The defendant, State Street, is a trust company that is organized under the laws of the Commonwealth of Massachusetts and maintains a principal place of business in Boston, Massachusetts. ( Id. ¶ 4). The plaintiffs claim that State Street succeeded to the rights, liabilities and obligations of Chemical Bank and Investors Bank & Trust Company (“IBT”) as a result of one or more corporate mergers or acquisitions. ( Id. ¶¶ 10, 12). As the successor to Chemical Bank and IBT, State Street allegedly assumed responsibility as custodian of the plaintiffs' custody accounts with those entities. ( See id. ¶¶ 9–12). By their claims in this action, the plaintiffs are seeking to hold State Street liable for the alleged misconduct of Chemical Bank and IBT, as well as for its own misconduct, in connection with the plaintiffs' custody accounts.2

The Custody Account Agreements

During the time period from about 1996 until 2009, the Szuliks employed TAG 3 as their investment advisor to manage various family investment portfolios, which at certain times had a combined value of over $80 million. ( Id. ¶ 7).

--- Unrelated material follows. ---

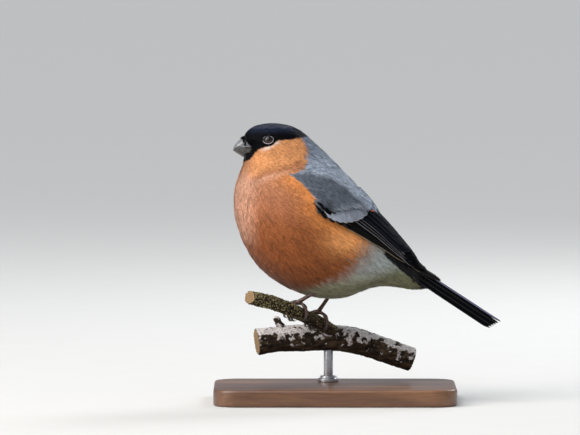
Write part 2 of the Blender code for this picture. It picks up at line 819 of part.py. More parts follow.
def make_perch(parts, finishes):
    along = twig_frame()[0]
    rows = smooth_rows(BRANCH_POINTS, 2)
    branch = tube([row[:3] for row in rows], [row[3] for row in rows], parts, 4)
    stub = tube([row[:3] for row in STUB_POINTS], [row[3] for row in STUB_POINTS], parts)
    knot = sphere(KNOT * MM, KNOT_RADIUS, parts, 10, 6)
    fuse([branch, stub, knot], "perch_branch", parts, finishes["bark"])

    reach = along * TWIG_GRIP_REACH
    line = [
        TWIG_ENDS[0],
        TWIG_ENDS[0].lerp(LEFT_GRIP - reach, 0.5) + UP * TWIG_RISE,
        LEFT_GRIP - reach,
        LEFT_GRIP + reach,
        RIGHT_GRIP - reach,
        RIGHT_GRIP + reach,
        TWIG_ENDS[1],
    ]
    swell = [TWIG_SWELL[0], TWIG_SWELL[1], 0, 0, 0, 0, TWIG_SWELL[2]]
    radii = [TWIG_RADIUS + more for more in swell]
    rows = smooth_rows([(*point, radius) for point, radius in zip(line, radii)], 2)
    twig = tube([row[:3] for row in rows], [row[3] for row in rows], parts, 3)
    cutter = grown(branch, GAP, parts)
    boolean(twig, "DIFFERENCE", cutter)
    finished(twig, "perch_twig", finishes["moss"])

    rod_bottom = BASE_SIZE[2] + GAP
    bm = bmesh.new()
    bmesh.ops.create_cone(
        bm,
        cap_ends=True,
        segments=20,
        radius1=ROD_RADIUS * MM,
        radius2=ROD_RADIUS * MM,
        depth=(ROD_TOP - rod_bottom) * MM,
    )
    middle = Vector((*ROD_PLACE, (ROD_TOP + rod_bottom) / 2)) * MM
    bmesh.ops.translate(bm, verts=bm.verts, vec=middle)
    rod = object_from(bm, "stand_rod", parts)
    boolean(rod, "DIFFERENCE", cutter)
    bpy.data.objects.remove(cutter)
    finished(rod, "stand_rod", finishes["metal"])


def make_base(parts, finishes):
    """A plain plate with round corners and softened edges."""
    bm = bmesh.new()
    bmesh.ops.create_cube(bm, size=1)
    bmesh.ops.scale(bm, verts=bm.verts, vec=Vector(BASE_SIZE) * MM)
    bmesh.ops.translate(bm, verts=bm.verts, vec=(0, 0, BASE_SIZE[2] / 2 * MM))
    upright = [edge for edge in bm.edges if abs(edge.verts[0].co.z - edge.verts[1].co.z) > MM]
    bmesh.ops.bevel(
        bm, geom=upright, offset=BASE_CORNER * MM, segments=6, profile=0.5, affect="EDGES"
    )
    top = [edge for edge in bm.edges if all(v.co.z > (BASE_SIZE[2] - 0.01) * MM for v in edge.verts)]
    bmesh.ops.bevel(bm, geom=top, offset=BASE_EDGE * MM, segments=2, profile=0.5, affect="EDGES")
    base = object_from(bm, "stand_base", parts)
    finished(base, "stand_base", finishes["wood"])


def main():
    clear_scene()
    parts = new_collection("bullfinch")
    finishes = {
        "plumage": material("rosy_plumage", (0.62, 0.25, 0.12), 0.85),
        "cap": material("black_plumage", (0.01, 0.01, 0.015), 0.6),
        "eye": material("eye", (0.01, 0.008, 0.006), 0.05),
        "bill": material("horn", (0.05, 0.05, 0.055), 0.4),
        "wing": material("wing_feather", (0.02, 0.022, 0.03), 0.5),
        "tail": material("tail_feather", (0.01, 0.01, 0.015), 0.45),
        "leg": material("leg_scale", (0.16, 0.09, 0.08), 0.6),
        "bark": material("bark", (0.25, 0.2, 0.15), 0.95),
        "moss": material("mossy_bark", (0.16, 0.14, 0.06), 0.95),
        "metal": material("rod_metal", (0.3, 0.3, 0.32), 0.4, 1.0),
        "wood": material("base_wood", (0.3, 0.18, 0.09), 0.6),
    }

    body = whole_body(BODY_VOXEL, parts)
    front = side_of(body.data, *HEAD_CUT, -1)
    behind = side_of(body.data, *HEAD_CUT, 1)
    neck = side_of(behind, *NECK_CUT, -1)
    trunk = side_of(behind, *NECK_CUT, 1)
    rump = side_of(trunk, *TAIL_CUT, 1)
    torso_mesh = side_of(trunk, *TAIL_CUT, -1)
    finished(mesh_object(neck, "neck", parts), "neck", finishes["plumage"])
    torso = finished(mesh_object(torso_mesh, "torso", parts), "torso", finishes["plumage"])
    make_head(front, eye_places(tree_of(body)), parts, finishes)
    make_bill(bpy.data.objects["head"], parts, finishes)

    coverts = mesh_object(rump, "coverts", parts)
    make_tail(coverts, parts, finishes)

    form = whole_body(DRAPE_VOXEL, parts)
    envelope = tail_form((0.0, 1.0), TAIL_CLEARANCE, parts)
    boolean(form, "UNION", envelope)
    bpy.data.objects.remove(envelope)
    make_wings(Drape(form), parts, finishes)
    bpy.data.objects.remove(form)

    make_leg("left", LEFT_GRIP, LEFT_ANKLE, torso, parts, finishes)
    make_leg("right", RIGHT_GRIP, RIGHT_ANKLE, torso, parts, finishes)
    bpy.data.objects.remove(body)
    make_perch(parts, finishes)
    make_base(parts, finishes)


main()
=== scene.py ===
import math

import bmesh
import bpy
import numpy as np
from mathutils import Matrix, Vector, noise
from mathutils.bvhtree import BVHTree
from mathutils.kdtree import KDTree


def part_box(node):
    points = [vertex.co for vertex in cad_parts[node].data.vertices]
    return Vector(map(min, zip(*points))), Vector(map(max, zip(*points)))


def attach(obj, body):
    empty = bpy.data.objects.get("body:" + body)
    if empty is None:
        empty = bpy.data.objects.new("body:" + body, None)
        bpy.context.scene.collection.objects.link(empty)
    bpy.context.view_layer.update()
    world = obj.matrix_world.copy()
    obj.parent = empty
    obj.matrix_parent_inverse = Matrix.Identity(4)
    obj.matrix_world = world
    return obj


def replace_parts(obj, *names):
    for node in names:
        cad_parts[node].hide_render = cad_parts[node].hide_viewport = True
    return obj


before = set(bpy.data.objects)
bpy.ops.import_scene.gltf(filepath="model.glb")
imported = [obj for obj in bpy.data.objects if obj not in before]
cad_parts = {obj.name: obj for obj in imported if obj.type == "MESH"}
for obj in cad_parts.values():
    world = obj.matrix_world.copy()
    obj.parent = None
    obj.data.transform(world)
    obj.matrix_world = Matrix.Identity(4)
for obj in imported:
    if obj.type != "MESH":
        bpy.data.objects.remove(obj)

# Floor, lamps and camera
# A pale floor under a wide, soft ceiling light, with lamps before the breast, beside the camera
# and behind the back. The camera stands three metres to the bird's left with a long lens.
MM = 0.001
UP = Vector((0, 0, 1))
SIDEWAYS = Vector((0, 1, 0))
CAMERA_AIM = Vector((-21.15, 0, 86.7)) * MM
CAMERA_DISTANCE = 3.0
CAMERA_RISE = math.radians(3)
CAMERA_LENS = 396
FLOOR_RADIUS = 20.0
FLOOR_TONE = (0.62, 0.61, 0.59)
SKY_TONE = (0.80, 0.86, 0.95)
SKY_STRENGTH = 0.42
# Each lamp: name, place, width, watts, colour
LAMPS = [
    ("breast", (-1.1, -0.5, 0.65), 1.0, 15.0, (1.0, 0.96, 0.9)),
    ("front", (-0.3, -1.0, 0.85), 0.4, 2.8, (1.0, 0.98, 0.95)),
    ("back", (0.55, 0.75, 0.75), 0.5, 6.0, (0.92, 0.96, 1.0)),
]
CEILING_WAY = Vector((-0.45, -0.3, 1.0))
CEILING_WIDTH = math.radians(48)
CEILING_STRENGTH = 1.8

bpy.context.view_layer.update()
scene = bpy.context.scene
scene.view_settings.view_transform = "Standard"


def material(name, roughness, **constants):
    """A new material with its shader, whose plain values are set on the shader's own sockets."""
    made = bpy.data.materials.new(name)
    made.use_nodes = True
    shader = made.node_tree.nodes["Principled BSDF"]
    shader.inputs["Roughness"].default_value = roughness
    for socket, value in constants.items():
        shader.inputs[socket.replace("_", " ")].default_value = value
    return made, made.node_tree, shader


def node(tree, kind, links=(), **values):
    """A node with its values set by socket name, and its inputs linked."""
    made = tree.nodes.new(kind)
    for key, value in values.items():
        if hasattr(made, key):
            setattr(made, key, value)
        else:
            made.inputs[key.replace("_", " ")].default_value = value
    for socket, source in dict(links).items():
        tree.links.new(source, made.inputs[socket])
    return made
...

In order to ensure that their assets would be held by a qualified custodian that was entirely independent from TAG, the plaintiffs entered into a series of custodial agreements (the “Custody Account Agreements”) with State Street. ( Id. ¶ 8). Specifically, Matthew and Kyle Szulik entered into a Custody Services Custodian Account Agreement with the defendant on or about March 6, 1996 for the purpose of establishing a custody account for the joint benefit of Matthew and Kyle Szulik (the “Joint Account Agreement”), and Matthew and Raymond Szulik entered into a Custody Account Agreement with the defendant on or about December 23, 2004 for the purpose of establishing a custody account for the benefit of the Raymond W. Szulik Trust (the Raymond Trust Agreement). ( See Compl. ¶¶ 9, 11; Compl. Ex. A at 1–2; Compl. Ex. B at 1). In addition, on or about July 1, 2008, the then-trustee of the Szulik Children Trusts entered into three separate Custody Account Agreements with State Street in order to establish custody accounts for the benefit of the Szulik Children Trusts (the “Szulik Children Trust Agreements”). ( See Compl. ¶ 13; Compl. Exs. C–E). The plaintiffs claim that the intended purpose of those Agreements was to limit the circumstances under which TAG could disburse or transfer their assets, and to safeguard those assets from misappropriation or misuse by TAG. ( See id. ¶¶ 8–9, 11, 13). As described below, the plaintiffs contend that State Street's own misconduct and lack of oversight enabled TAG to defraud them out of millions of dollars worth of investments.

The details of the Custody Account Agreements will be described below in connection with this court's analysis. However, as a general matter, under the Agreements the plaintiffs authorized State Street to establish custody accounts for the purpose of holding and disposing of property that State Street received for the plaintiffs. ( See Compl. Ex. A at preamble, Compl. Ex. B at preamble). 4 They also authorized State Street to perform various transactions in accordance with TAG's instructions, including but not limited to, transactions involving the disbursement of funds and the purchase and sale of securities. ( See Compl. Ex. A ¶ 12; Compl. Ex. B ¶ 23; Def. Ex. A ¶ 1). In addition, the Agreements required State Street to issue periodic account statements describing the transactions in the custody accounts, and listing the securities held in the accounts along with the current market value of those...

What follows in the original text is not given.